Possession : Maux d’amour
Avec un titre pareil, Possession, de Neil LaBute (In the Company of Men, Your friends & neighbors, Nurse Betty), ne penche pas vers les histoires d’ectoplasme, mais vers la passion amoureuse, artistique et professionnelle qui animerait et consumerait certains êtres.
Avec un titre pareil, Possession, de Neil LaBute (In the Company of Men, Your friends & neighbors, Nurse Betty), ne penche pas vers les histoires d’ectoplasme, mais vers la passion amoureuse, artistique et professionnelle qui animerait et consumerait certains êtres. L’intrigue, propulsée par l’artifice du récit épistolaire, nous donne droit à deux histoires d’amour qui se chevauchent entre le passé et le présent. Nous parlons bien ici de correspondance, dans tous les sens du terme… Ajoutons que le film est tiré du roman d’A.S. Byatt, gagnant du Booker Prize en 1990.
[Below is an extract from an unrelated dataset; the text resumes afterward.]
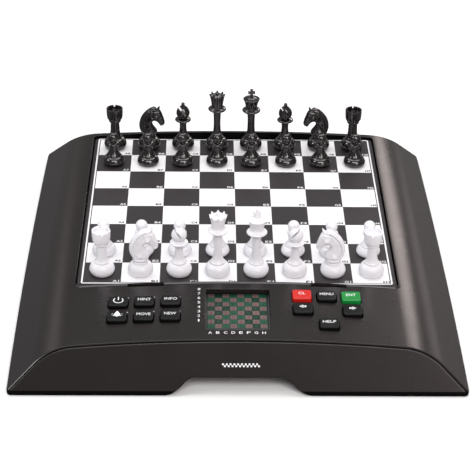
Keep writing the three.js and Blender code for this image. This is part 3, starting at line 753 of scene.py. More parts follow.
def build_door():
    door = slab("battery_door_panel", box_growing(DOOR_LOW, DOOR_HIGH, 1.2), DOOR_LOW.z, DOOR_HIGH.z, 0.25)
    cutters = []
    for i in range(5):
        y = DOOR_LOW.y + 4.0 + GRIP_PITCH * i
        width = GRIP_WIDTH - GRIP_TAPER * i
        cutters.append(raised("grip", centred_outline(0, y, width, 0.9, 0.4), 0, DOOR_LOW.z + 0.5))
    combine(door, "DIFFERENCE", *cutters)
    even_normals(door)
    place(door, "battery_door", "base", "battery_door", material=BASE_PLASTIC)


def build_feet():
    for name in FEET:
        low, high = box_mm(name)
        x, y, _ = (low + high) / 2
        foot = cylinder(f"{name}_pad", x, y, (high.x - low.x) / 2, low.z, high.z, 0.35)
        place(foot, "housing", "foot_rubber", name, material=RUBBER)


# ---- Parts inside ----
def build_insides():
    """The CAD forms of the flat parts inside serve as they are, with their own materials."""
    looks = {
        "sensor_membrane": FILM,
        "main_circuit_board": CIRCUIT,
        "keypad_left": SILICONE,
        "keypad_right": SILICONE,
    }
    for node, material in looks.items():
        mesh = bpy.data.objects[node].data
        mesh.materials.clear()
        mesh.materials.append(material)


def build_cells():
    """Three AA cells side by side, turned end for end: a printed jacket, steel ends and a button."""
    radius = (CELLS_HIGH.z - CELLS_LOW.z) / 2 - 0.02
    length = CELLS_HIGH.x - CELLS_LOW.x
    can_end = 0.7
    shoulder = length - 1.0
    profile = [
        [(0, 0), (0.8 * radius, 0)],
        [(0.8 * radius, 0), (radius - 0.3, 0.15), (radius - 0.1, can_end)],
        [(radius - 0.1, can_end), (radius, can_end)],
        [(radius, can_end), (radius, shoulder - 0.6)],
        [(radius, shoulder - 0.6), (radius - 0.25, shoulder - 0.1), (5.8, shoulder)],
        [(5.8, shoulder), (2.8, shoulder)],
        [(2.8, shoulder), (2.6, length - 0.2), (2.3, length)],
        [(2.3, length), (0, length)],
    ]
    count = 3
    cells = []
    for i in range(count):
        cell = turned("cell", profile, segments=40)
        for material in (JACKET, STEEL, KEY_BLACK):
            cell.data.materials.append(material)
        for face in cell.data.polygons:
            height = face.center.z / MM
            across = math.hypot(face.center.x, face.center.y) / MM
            if height < can_end or across < 5.6:
                face.material_index = 1
            elif height < 0.68 * length:
                face.material_index = 2
        side = 1 if i % 2 == 0 else -1
        turn = Matrix.Rotation(side * math.radians(90), 4, "Y")
        y = (CELLS_LOW.y + CELLS_HIGH.y) / 2 + 2 * radius * (i - (count - 1) / 2)
        start = Vector((-side * length / 2, y, (CELLS_LOW.z + CELLS_HIGH.z) / 2))
        cell.data.transform(Matrix.Translation(start * MM) @ turn)
        cells.append(cell)
    place(joined("battery_cell_set", cells), "housing", "battery_jacket", "battery_cells")


def build_speaker():
    """A small loudspeaker: a steel frame round a dark cone with a domed centre, facing the grille."""
    low, high = SPEAKER_LOW.z, SPEAKER_HIGH.z
    radius = SPEAKER_RADIUS
    profile = [
        [(0, 1.2), (1.6, 1.0), (3.2, 0.5)],
        [(3.2, 0.5), (3.8, 1.6)],
        [(3.8, 1.6), (0.82 * radius, 0.5)],
        [(0.82 * radius, 0.5), (0.86 * radius, 0), (radius, 0)],
        [(radius, 0), (radius, 1.2)],
        [(radius, 1.2), (0.62 * radius, 3.4)],
        [(0.62 * radius, 3.4), (0.62 * radius, high - low)],
        [(0.62 * radius, high - low), (0, high - low)],
    ]
    speaker = turned("speaker_body", profile)
    speaker.data.transform(Matrix.Translation(Vector((SPEAKER_X, SPEAKER_Y, low)) * MM))
    speaker.data.materials.append(STEEL)
    speaker.data.materials.append(KEY_BLACK)
    for face in speaker.data.polygons:
        across = math.hypot(face.center.x / MM - SPEAKER_X, face.center.y / MM - SPEAKER_Y)
        if face.center.z / MM < low + 2 and across < 0.82 * radius:
            face.material_index = 1
    place(speaker, "housing", "speaker", "speaker")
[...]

Roland Michell (Aaron Eckhart, fidèle de LaBute, et étonnant caméléon), un Américain lettré nouvellement attitré au British Museum, s’intéresse à une missive importante provenant du poète fictif Randolph Ash (Jeremy Northam). Ne suivant que son instinct, il rend visite à Maud Bailey (Gwyneth Paltrow), spécialiste de la poétesse aussi fictive Christabel LaMotte (Jennifer Ehle, très Meryl Streep dans The French Lieutenant’s Woman), pour confirmer sa théorie sur une relation d’adultère, improbable mais possible, entre ces deux artistes. De la découverte des documents naît la passion.
Le film assume fièrement son genre romantique, avec tout le côté fleur bleue qu’il peut véhiculer. Mais LaBute s’amuse avec les conventions d’un genre cinématographique essoufflé qu’il transgresse légèrement en proposant une comparaison (les codes, les gestes et les mots du coup de foudre ne sont plus les mêmes à un siècle de différence) et en la questionnant avec toute l’acidité qu’on lui connaît. Notamment, sur les petites pointes entre États-Unis et Angleterre, ou dans une chambre d’hôtel dotée d’un seul lit double, Eckhart et Paltrow ne sachant pas trop quoi répondre quand l’hôtesse suggère un lit de camp, tellement ils s’embourbent à se décoder l’un l’autre. Et au bord de la mer, tentant de parler de leur situation, ils réfutent, et trouvent des échappatoires pour ne pas gérer ce gros sentiment: autant les lettres de l’époque victorienne avaient servi à communiquer précisément l’amour, autant le verbiage actuel n’est qu’approximation.
Entre les deux romances, celle d’un autre temps fait vibrer davantage. Le réalisateur a-t-il pris parti vers le plus romantique ou est-ce que la fusion Eckhart/Paltrow réussit moins à convaincre? Toujours est-il que Possession trouve le juste équilibre, sans rupture de ton (sauf peut-être dans une scène finale rocambolesque). Jean-Yves Escoffier, directeur photo réputé (Mauvais sang, Gummo), apprivoise sans effort la lumière des îles britanniques, avec sa touche de gris-va-t-il-pleuvoir et Gabriel Yared (The English Patient) compose une musique étonnamment moins lyrique que le sujet laissait présager. Plusieurs fois, les transitions d’époque s’effectuent dans le même plan, sans coupures. La caméra ne fait qu’un mouvement panoramique, dissimule un couple pour exposer l’autre, instaurant ainsi un lien quasiment tangible entre deux façons de voir l’amour. Simple, mais efficace. La correspondance a lieu, et le passé sert encore à renouveler le présent.